My rule: 8-12 gentle folds with a spatula. That’s it. I literally count. If I can still see a few dry flour pockets the size of a pea, I stop anyway and press the dough together on the counter. Those dry spots will hydrate during the resting and baking process.
The hand test: When you turn the dough out onto your work surface, it should hold together when gently pressed but still feel slightly dry and crumbly. If it’s wet and sticky, you’ve overworked it or added too much liquid. If it won’t hold together at all, add another tablespoon of cold liquid.
I learned this the hard way during my second year of pastry school. I was making biscuits for a Southern cooking exam, and I mixed the dough until it looked “right” to my French-pastry-trained eyes—smooth and cohesive. The instructor took one look and said, “You just made pie dough. Start over.”
She was right. Those biscuits came out tough and dense. The ones I made the second time—barely mixed, rough and shaggy—were perfect.

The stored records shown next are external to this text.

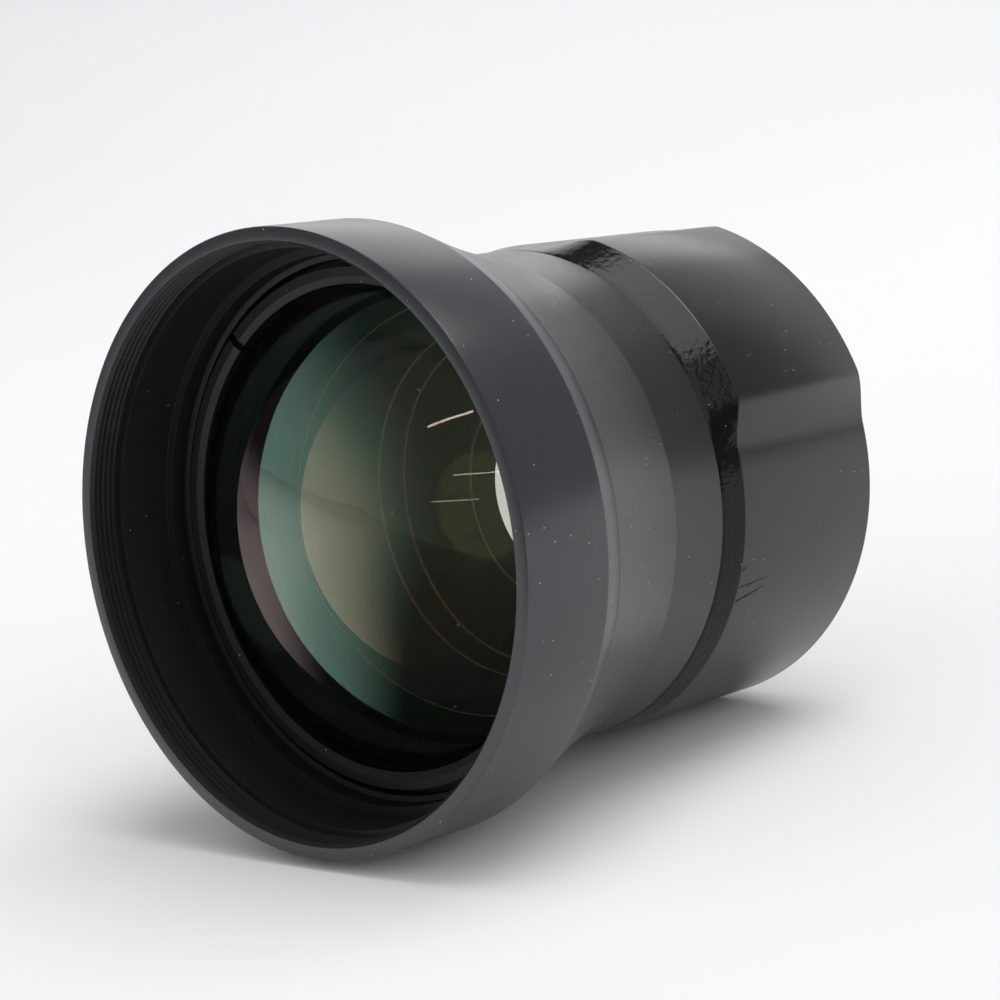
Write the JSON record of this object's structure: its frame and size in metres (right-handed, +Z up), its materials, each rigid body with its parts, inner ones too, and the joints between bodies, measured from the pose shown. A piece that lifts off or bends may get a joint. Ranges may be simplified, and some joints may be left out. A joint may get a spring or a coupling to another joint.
{
  "type": "tele conversion lens",
  "caption": "Round afocal tele conversion lens: wide bell with coated front glass, waisted barrel and a sleeve with two raised pads, lying on its side.",
  "frame": {"origin": "on the table, under the middle of the lens as it lies", "axes": "+Z up; the glass faces -Y and the mount thread +Y, with the axis falling about 5 degrees towards +Y; +X to the right seen from the front"},
  "size_m": [0.0701, 0.0768, 0.0709],
  "materials": {
    "black_anodised": "satin black anodised",
    "black_ring": "matte black anodised",
    "coated_glass": "polished, with an anti-reflection coating",
    "brass_shim": "rolled",
    "steel_screw": "blackened",
    "black_sleeve": "fine orange peel, satin"
  },
  "bodies": {
    "root": {"front_hood_ring": "black_anodised", "main_barrel": "black_anodised", "front_retaining_ring": "black_ring", "front_element": "coated_glass", "front_spacer_ring": "black_ring", "second_element": "coated_glass", "third_element": "coated_glass", "baffle_ring": "black_ring", "light_trap_tube": "black_ring", "cell_carrier_ring": "black_ring", "carrier_lock_ring": "black_ring", "rear_cell_shim": "brass_shim", "rear_cell": "black_ring", "fourth_element": "coated_glass", "rear_spacer_ring": "black_ring", "fifth_element": "coated_glass", "rear_retaining_ring": "black_ring", "rear_light_stop": "black_ring", "mount_ring": "black_anodised", "mount_grub_screws": "steel_screw", "grip_sleeve": "black_sleeve"}
  },
  "joints": []
}
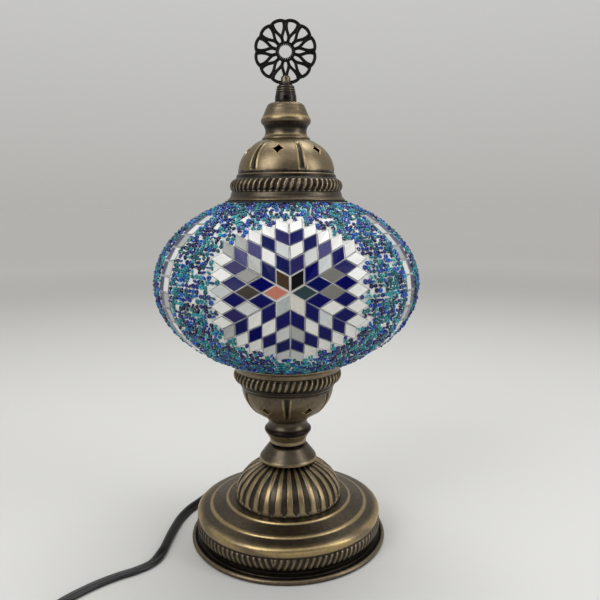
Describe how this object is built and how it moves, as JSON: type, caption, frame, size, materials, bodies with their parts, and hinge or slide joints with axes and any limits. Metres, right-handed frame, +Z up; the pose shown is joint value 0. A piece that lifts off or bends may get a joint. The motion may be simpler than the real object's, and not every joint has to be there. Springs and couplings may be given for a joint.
{
  "type": "mosaic glass table lamp",
  "caption": "Table lamp with a stepped fluted brass base, an oblate glass shade covered in tile stars and seed beads, a vented brass cap and an openwork disc finial.",
  "frame": {"origin": "centre of the base's underside, on the table", "axes": "+Z up the lamp's axis, -Y towards the front, where one star and the face of the finial's disc look"},
  "size_m": [0.2397, 0.3136, 0.3524],
  "materials": {
    "antique_brass": "spun and pressed brass, darkened in the recesses and rubbed gold on the edges",
    "dark_bronze": "blackened bronze",
    "bright_brass": "bright brass",
    "zinc_steel": "zinc plated",
    "spring_steel": "blued spring steel",
    "iron": "as cast",
    "felt": "pressed wool felt",
    "black_rubber": "matt",
    "black_plastic": "satin moulding",
    "cord_black": "flexible vinyl",
    "white_wire": "insulated wire",
    "tie_wire": "ribbed tie",
    "phenolic": "moulded phenolic",
    "black_glass": "fired glass insulator",
    "lamp_glass": "clear blown glass",
    "stem_glass": "pressed glass stem",
    "filament": "phosphor coated filament",
    "globe_glass": "blown glass",
    "plaster": "white plaster grout",
    "mirror_glass": "mirror tile",
    "cobalt_glass": "cobalt glass tile",
    "clear_glass": "clear glass tile",
    "violet_glass": "violet glass tile",
    "bead_glass": "glass seed beads in royal blue and turquoise"
  },
  "bodies": {
    "base": {"felt_pad": "felt", "base_pan": "antique_brass", "base_weight": "iron", "base_drum": "antique_brass", "base_dome": "antique_brass", "base_collar": "antique_brass", "neck_spacer": "dark_bronze", "lamp_pipe": "zinc_steel", "pipe_nuts": "zinc_steel", "pipe_washers": "zinc_steel", "holder_neck": "dark_bronze", "holder_bowl": "antique_brass", "seat_gasket": "black_rubber", "socket_housing": "phenolic", "socket_sleeve": "bright_brass", "socket_contact": "bright_brass", "inner_lead": "white_wire", "strain_relief": "black_rubber", "cord_run": "cord_black", "cord_link": "cord_black", "cord_tail": "cord_black", "cord_coil": "cord_black", "coil_tie": "tie_wire", "switch_base": "black_plastic", "switch_cover": "black_plastic", "switch_screws": "zinc_steel", "plug_body": "black_plastic", "plug_blades": "bright_brass"},
    "rocker": {"switch_rocker": "black_plastic"},
    "bulb": {"bulb_cap": "bright_brass", "bulb_insulator": "black_glass", "bulb_glass": "lamp_glass", "bulb_stem": "stem_glass", "bulb_filaments": "filament"},
    "shade": {"glass_globe": "globe_glass", "plaster_coat": "plaster", "mirror_tiles": "mirror_glass", "cobalt_tiles": "cobalt_glass", "clear_tiles": "clear_glass", "divider_clear_tiles": "clear_glass", "divider_violet_tiles": "violet_glass", "seed_beads": "bead_glass"},
    "cap": {"cap_gasket": "black_rubber", "cap_bell": "antique_brass", "cap_crown": "antique_brass", "cap_rod": "zinc_steel", "cap_nut": "zinc_steel", "cap_springs": "spring_steel"},
    "finial": {"finial_stem": "dark_bronze", "finial_rosette": "dark_bronze", "finial_pin": "dark_bronze"}
  },
  "joints": [
    {"name": "shade_lift", "type": "slide", "parent": "base", "child": "shade", "axis": [0, 0, 1], "range_m": [0, 0.1]},
    {"name": "cap_lift", "type": "slide", "parent": "shade", "child": "cap", "axis": [0, 0, 1], "range_m": [0, 0.05]},
    {"name": "finial_turn", "type": "hinge", "parent": "cap", "child": "finial", "pos_m": [0, 0, 0.3], "axis": [0, 0, 1], "range_deg": [0, 3240]},
    {"name": "bulb_turn", "type": "hinge", "parent": "base", "child": "bulb", "pos_m": [0, 0, 0.12], "axis": [0, 0, 1], "range_deg": [0, 1260]},
    {"name": "rocker_tip", "type": "hinge", "parent": "base", "child": "rocker", "pos_m": [-0.138, -0.142, 0.0124], "axis": [-1, 0, 0], "range_deg": [0, 14]}
  ]
}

The Maceration Method: Turning Strawberries Into Liquid Gold
The strawberries in a classic shortcake aren’t just sliced and piled on. They’re macerated—a process that draws out their natural juices through osmosis to create a sweet, syrupy sauce that soaks into the biscuit and mingles with the cream.
Here’s how it works: When you toss sliced strawberries with granulated sugar, the sugar on the surface begins to dissolve in the minimal moisture present on the berry’s cut surfaces. This creates a high-sugar solution surrounding each berry.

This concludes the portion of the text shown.